Marine Le Pen family values / DeGaulle am Strand/Doku zum Fall Cantat/ Etchebest

 5 Kilometer sind es von der Maison du Surf, wo ich mein Fahrrad abstelle, zu den Resten des Bunkers. Er ist nicht zu verfehlen, immer geradeaus, den Strand entlang nach Norden. In der Nähe des Orts ist auch außerhalb der Saison noch ein wenig Strandbetrieb: Rettungskräfte üben für die Einsätze im Sommer, Metallsucher lassen ihre Detektoren schweben und Surfschulen halten dort ihren Unterricht ab, führen die Novizen in die Kunst des Wellenreitens ein.  Das alles lässt man bald hinter sich, bis man nach einer halben Stunde an einem Wrack aus Stahl ankommt. Die Reste eines Flüchtlingsschiffs, mit dem Menschen aus Spanien vor Franco nach Norden geflohen sind. Anlegen kann man hier nirgends, etwas muss schiefgelaufen sein, aber niemand kam zu Schaden.

Der Bunker wurde einige Jahre später errichtet, Teil des berüchtigten Atlantikwalls. Hier war ein Regiment mit Männern aus Indien stationiert. Sie hatten sich in Nordafrika dem Feldmarschall Rommel angeschlossen, um gegen die Engländer zu kämpfen. Viel zu tun bekamen sie nicht, denn bekanntlich fand die Invasion woanders statt.

Die Männer zogen wieder heim, ihr kleiner Bunker versinkt seitdem langsam im hellen Sand. Das Geschütz ist noch drin geblieben. Durch die Bewegungen der Düne und vergebliche Sprengversuche zeigt es jetzt aber direkt nach Norden, wo erst recht nichts zu beschießen ist.  Die Betonteile sind bemalt, dienen als Picknick-Möglichkeit und werden zum Klettern genutzt. Sie werden bestaunt wie die Pyramiden.

Die Menschen, die sie erbaut und genutzt haben, sahen die Welt anders als wir: Kampf der starken gegen die schwachen Rassen, deutsch-französische Erbfeindschaft, Hass auf die Juden und die Kommunisten, und so weiter. Aber wie das mit der Geschichte so ist: Nur zwei, drei Hüpfer braucht der flache Kiesel über den Strom der Zeit und wir sind wieder da.

In der Bunkerzeit wurde Frankreich außer dem deutschen Statthalter in Paris noch von Philippe Pétain in Vichy regiert. Der Alte, ein Held des Ersten Weltkriegs, machte jede Schweinerei der Nazis mit. Ein Politiker hat behauptet, Pétain habe die französischen Juden beschützt und wurde wegen diesem Unsinn zu einer Strafe von 10.000 Euro verurteilt – das war erst letzte Woche.

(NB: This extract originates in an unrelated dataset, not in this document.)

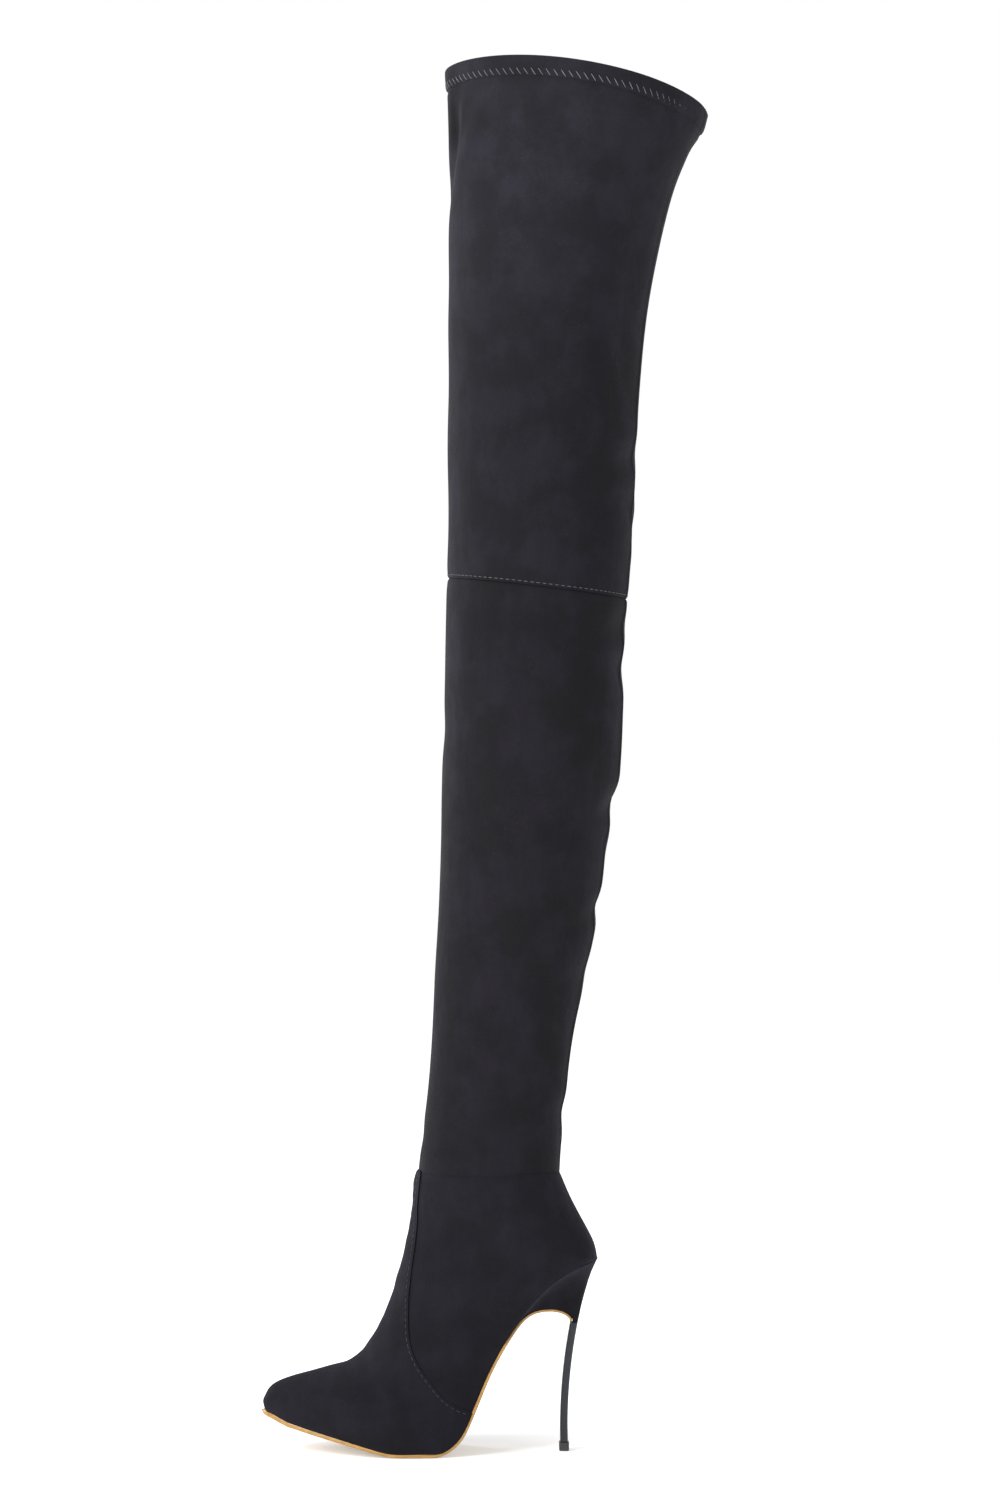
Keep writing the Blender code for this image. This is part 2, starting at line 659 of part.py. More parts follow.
def back_point(t):
    """Curve of the block's back, from the heel's corner down to the neck."""
    start = seat_point(HEEL_CORNER)
    neck = neck_back()
    seat_handle = BACK_SEAT_DIRECTION * BACK_HANDLE_SEAT
    neck_handle = BACK_NECK_DIRECTION * BACK_HANDLE_NECK
    return bezier(start, start + seat_handle, neck + neck_handle, neck, t)


def block_half_width(share, t, side):
    """Half width of the block at a share of the way from breast to back and at level t."""
    station = mix(BREAST, HEEL_CORNER, share)
    row = foot_row(station)
    seat = (row.edge_out if side < 0.0 else row.edge_in) * BALL_WIDTH
    neck = NECK_WIDTH / 2.0 * math.sqrt(1.0 - share ** NECK_SQUARENESS)
    return mix(neck, seat, (1.0 - t) ** BLOCK_TAPER)


def block_loop(t):
    """Ring of the block at level t, from the outer breast edge round the back to the inner one."""
    first, last = seat_point(BREAST), seat_point(HEEL_CORNER)
    chord = last - first
    front, back = breast_point(t), back_point(t)
    outer, inner = [], []
    for i in range(SEAT_STEPS + 1):
        share = i / SEAT_STEPS
        seat = seat_point(mix(BREAST, HEEL_CORNER, share))
        along = (seat - first).dot(chord) / chord.length_squared
        rise = seat - first - chord * along
        middle = mix(front, back, along) + rise * (1.0 - t) ** SEAT_BEND_FADE
        outer.append(middle + Vector((0.0, -block_half_width(share, t, -1.0), 0.0)))
        inner.append(middle + Vector((0.0, block_half_width(share, t, 1.0), 0.0)))
    return outer + inner[::-1]


def build_heel_block(collection):
    """Block under the heel seat: wide as the seat above, narrow as the metal heel below."""
    loops = [block_loop(i / BLOCK_LEVELS) for i in range(BLOCK_LEVELS + 1)]
    mesh = make_mesh("heel_block", loops, ladder_first=True, ladder_last=True)
    return make_object("heel_block", mesh, collection, SUEDE)


def blade_top():
    """Middle of the metal heel's top face."""
    back = neck_back()
    return Vector((back.x - BLADE_THICKNESS / 2.0, 0.0, back.z - GAP))


def add_bevel(thing, width, segments):
    modifier = thing.modifiers.new("Rounded edges", "BEVEL")
    modifier.width = width
    modifier.segments = segments
    modifier.limit_method = "ANGLE"


def build_box(name, low, high, length, width, collection, finish):
    """Post from the middle of its low face to the middle of its high face, with rounded edges."""
    mesh = bpy.data.meshes.new(name)
    bm = bmesh.new()
    bmesh.ops.create_cube(bm, size=1.0)
    for vert in bm.verts:
        end = high if vert.co.z > 0.0 else low
        vert.co = end + Vector((vert.co.x * length, vert.co.y * width, 0.0))
    bm.to_mesh(mesh)
    bm.free()
    post = make_object(name, mesh, collection, finish)
    add_bevel(post, SMALL_BEVEL, 2)
    return post


def blade_foot():
    """Middle of the metal heel's lower face."""
    top = blade_top()
    return Vector((top.x - BLADE_LEAN, 0.0, TIP_HEIGHT + GAP))


def rounded_loop(middle, length, width):
    """Level rounded rectangle round a point, from its outer side over the back to its inner side."""
    loop = []
    for i in range(BLADE_SIDES):
        angle = 2.0 * math.pi * (i + 0.5) / BLADE_SIDES
        x = math.copysign(abs(math.cos(angle)) ** BLADE_ROUNDNESS, math.cos(angle))
        y = math.copysign(abs(math.sin(angle)) ** BLADE_ROUNDNESS, math.sin(angle))
        loop.append(middle + Vector((x * length / 2.0, y * width / 2.0, 0.0)))
    return loop


def build_heel_blade(collection):
    """Metal heel: a flat post that leans forward and bows a little on its way to the tip."""
    top, foot = blade_top(), blade_foot()
    loops = []
    for i in range(BLADE_STEPS + 1):
        t = i / BLADE_STEPS
        middle = mix(top, foot, t) + Vector((-BLADE_BOW * 4.0 * t * (1.0 - t), 0.0, 0.0))
        loops.append(rounded_loop(middle, BLADE_THICKNESS, BLADE_WIDTH))
    mesh = make_mesh("heel_blade", loops, ladder_first=True, ladder_last=True)
    return make_object("heel_blade", mesh, collection, GUNMETAL)


def build_heel_tip(collection):
    middle = blade_foot().x
    low = Vector((middle, 0.0, 0.0))
    high = Vector((middle, 0.0, TIP_HEIGHT))
    return build_box("heel_tip", low, high, TIP_LENGTH, TIP_WIDTH, collection, TIP_RUBBER)


# Outsole

def sole_loop(middle, down, outer, inner, thickness):
    """Section of the sole under a point, with its lower edges bevelled."""
    bevel = SOLE_EDGE_BEVEL
    lower = down * thickness
    side = down * (thickness - bevel)
    left = Vector((0.0, -outer, 0.0))
    right = Vector((0.0, inner, 0.0))
    inset = Vector((0.0, bevel, 0.0))
    return [
        middle + left, middle + left + side, middle + left + inset + lower,
        middle + right - inset + lower, middle + right + side, middle + right,
    ]


def sole_thickness(station):
    """Full under the tread, thinner from the waist to the breast."""
    thin = ease((station - THIN_START) / (BREAST - THIN_START))
    return mix(TREAD_THICKNESS, WAIST_THICKNESS, thin)


def build_outsole(collection):
    """Sole from the toe along the tread and waist, then down the heel's breast as a flap."""
    loops = []
    for station in foot_stations(SOLE_START, BREAST):
        row = foot_row(station)
        down = foot_down(station)
        margin = min(SOLE_MARGIN, row.along * FOOT_LENGTH / MARGIN_RUN)
        outer = row.edge_out * BALL_WIDTH + margin
        inner = row.edge_in * BALL_WIDTH + margin
        middle = foot_base(station) + down * GAP
        loops.append(sole_loop(middle, down, outer, inner, sole_thickness(station)))
    for i in range(1, FLAP_STEPS + 1):
        t = i / FLAP_STEPS
        run = breast_point(min(t + CURVE_STEP, 1.0)) - breast_point(t - CURVE_STEP)
        down = Vector((run.z, 0.0, -run.x)).normalized()
        thickness = mix(WAIST_THICKNESS, FLAP_THICKNESS, t)
        margin = mix(SOLE_MARGIN, 0.0, ease(MARGIN_FADE * t))
        outer = block_half_width(0.0, t, -1.0) + margin
        inner = block_half_width(0.0, t, 1.0) + margin
        loops.append(sole_loop(breast_point(t) + down * GAP, down, outer, inner, thickness))
    mesh = make_mesh("outsole", loops, ladder_first=True, ladder_last=True)
    return make_object("outsole", mesh, collection, TAN_LEATHER)


# Assembly

def clear_scene():
    for thing in list(bpy.data.objects):
        bpy.data.objects.remove(thing, do_unlink=True)


def new_collection(name):
    collection = bpy.data.collections.new(name)
    bpy.context.scene.collection.children.link(collection)
    return collection


def main():
    clear_scene()
    boot = new_collection("thigh_high_boot")
    cutters = new_collection("cutters")
    build_outsole(boot)
    build_insole(boot)
    build_foot(boot)
    build_vamp(boot, cutters)
    build_shaft_lower(boot)
    build_shaft_upper(boot)
    build_heel_block(boot)
    build_heel_blade(boot)
    build_heel_tip(boot)


main()
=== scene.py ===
"""Looks of a thigh high stiletto boot: suede, seams, sole, heel and studio, round its fixed frame.

Lengths are metres. The toe points along -X, the outer side of this left boot is at -Y, and the
floor is Z = 0. A place on the leg is given by its height and its side: 0 degrees at the shin,
90 at the outer side, 180 at the back and -90 at the inner side.
"""

import math
from collections import namedtuple

import bpy
import numpy as np
from mathutils import Matrix, Vector, noise


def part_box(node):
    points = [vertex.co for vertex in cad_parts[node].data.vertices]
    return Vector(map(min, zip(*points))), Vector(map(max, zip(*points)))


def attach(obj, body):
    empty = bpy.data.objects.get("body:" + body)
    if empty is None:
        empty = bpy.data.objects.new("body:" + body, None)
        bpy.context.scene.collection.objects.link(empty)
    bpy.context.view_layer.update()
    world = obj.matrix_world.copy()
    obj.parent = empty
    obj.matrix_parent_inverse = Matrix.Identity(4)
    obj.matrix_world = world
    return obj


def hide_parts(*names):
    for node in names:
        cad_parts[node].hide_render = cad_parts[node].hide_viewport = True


bl_info = {
    "name": "Thigh High Boot",
    "version": (1, 0, 0),
    "blender": (4, 5, 0),
    "location": "3D View > Sidebar > Boot",
    "description": "Builds the suede, seams, sole, heel and studio of a thigh high boot",
    "category": "Object",
}

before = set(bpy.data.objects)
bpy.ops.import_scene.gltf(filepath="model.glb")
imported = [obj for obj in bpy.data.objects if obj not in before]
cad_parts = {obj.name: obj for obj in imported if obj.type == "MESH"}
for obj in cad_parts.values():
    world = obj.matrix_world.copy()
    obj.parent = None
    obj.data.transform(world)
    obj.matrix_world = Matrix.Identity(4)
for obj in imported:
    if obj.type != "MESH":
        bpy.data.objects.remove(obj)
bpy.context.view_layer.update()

MERGE_DISTANCE = 0.00002

# Corners nearer to Y = 0 than this lie in the boot's middle plane
MIDDLE_PLANE = 0.0005

# The back seam's side at the ankle and above, and how far up it swings from one to the other
ANKLE_SEAM_SIDE = 176.0
BACK_SEAM_SIDE = 167.0
SEAM_SWING = 0.09

# Tints of the pale sheen on the suede, and how light the thigh's colour is at the knee,
# where it is painted darker as painted shade for less light
LEG_SHEEN = "#A0A0B2"
FOOT_SHEEN = "#9694B2"
KNEE_PAINTED_SHADE = 0.72

# Where the folds of the worn leg lie. height and side place a fold's middle, run and across are its
# half length and half width, depth is positive for a ridge, and tilt is its angle above the level
Fold = namedtuple("Fold", "height side run across depth tilt")
THIGH_FOLDS = (
    Fold(0.822, 13.0, 0.034, 0.0085, -0.0042, 72.0),
    Fold(0.826, 36.0, 0.036, 0.0065, 0.0013, 62.0),
    Fold(0.800, -16.0, 0.040, 0.0100, -0.0026, 100.0),
    Fold(0.812, 128.0, 0.050, 0.0150, -0.0016, 78.0),
    Fold(0.750, 140.0, 0.060, 0.0140, -0.0014, 86.0),
    Fold(0.690, 146.0, 0.055, 0.0130, -0.0011, 90.0),
    Fold(0.826, -140.0, 0.045, 0.0110, -0.0036, 100.0),
    Fold(0.740, -152.0, 0.060, 0.0120, -0.0024, 92.0),
    Fold(0.720, 60.0, 0.050, 0.0160, 0.0012, 8.0),
    Fold(0.664, 75.0, 0.055, 0.0140, -0.0011, -4.0),
    Fold(0.622, 158.0, 0.026, 0.0085, -0.0022, 14.0),
    Fold(0.593, 150.0, 0.030, 0.0080, -0.0020, -10.0),
    Fold(0.610, -150.0, 0.034, 0.0095, -0.0022, 12.0),
    Fold(0.575, -160.0, 0.028, 0.0085, -0.0018, -8.0),
    Fold(0.832, 180.0, 0.030, 0.0070, 0.0026, 0.0),
)
LEG_FOLDS = (
    Fold(0.518, 158.0, 0.030, 0.0085, -0.0017, 12.0),
    Fold(0.492, 150.0, 0.028, 0.0080, -0.0020, -12.0),
    Fold(0.455, 20.0, 0.030, 0.0110, -0.0010, 6.0),
    Fold(0.409, 176.0, 0.030, 0.0075, -0.0023, 16.0),
    Fold(0.386, 150.0, 0.030, 0.0080, -0.0010, -18.0),
    Fold(0.342, 176.0, 0.032, 0.0075, -0.0021, 14.0),
    Fold(0.500, -155.0, 0.034, 0.0090, -0.0020, 12.0),
    Fold(0.398, -165.0, 0.030, 0.0085, -0.0016, -12.0),
    Fold(0.300, 165.0, 0.028, 0.0090, -0.0010, 10.0),
    Fold(0.214, 168.0, 0.026, 0.0080, -0.0012, -8.0),
    Fold(0.196, -20.0, 0.024, 0.0075, -0.0008, 6.0),
)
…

Pétain musste nach dem Krieg vor Gericht, stellte sich im Sommer 1945 allen Verhandlungstagen. Einer seiner Verteidiger war Jacques Isorni, damals Mitte 30. Später verteidigte Isorni auch die Attentäter gegen Charles de Gaulle und versuchte, die Unabhängigkeit Algeriens zu verhindern.  Isorni kandidierte auch selbst als Politiker, wurde Anfang der fünfziger Jahre Abgeordneter. Sein Wahlkampfmanager damals war ein junger Mann mit stramm rechtsradikaler Gesinnung und großen Ambitionen, ein gewisser Jean Marie Le Pen.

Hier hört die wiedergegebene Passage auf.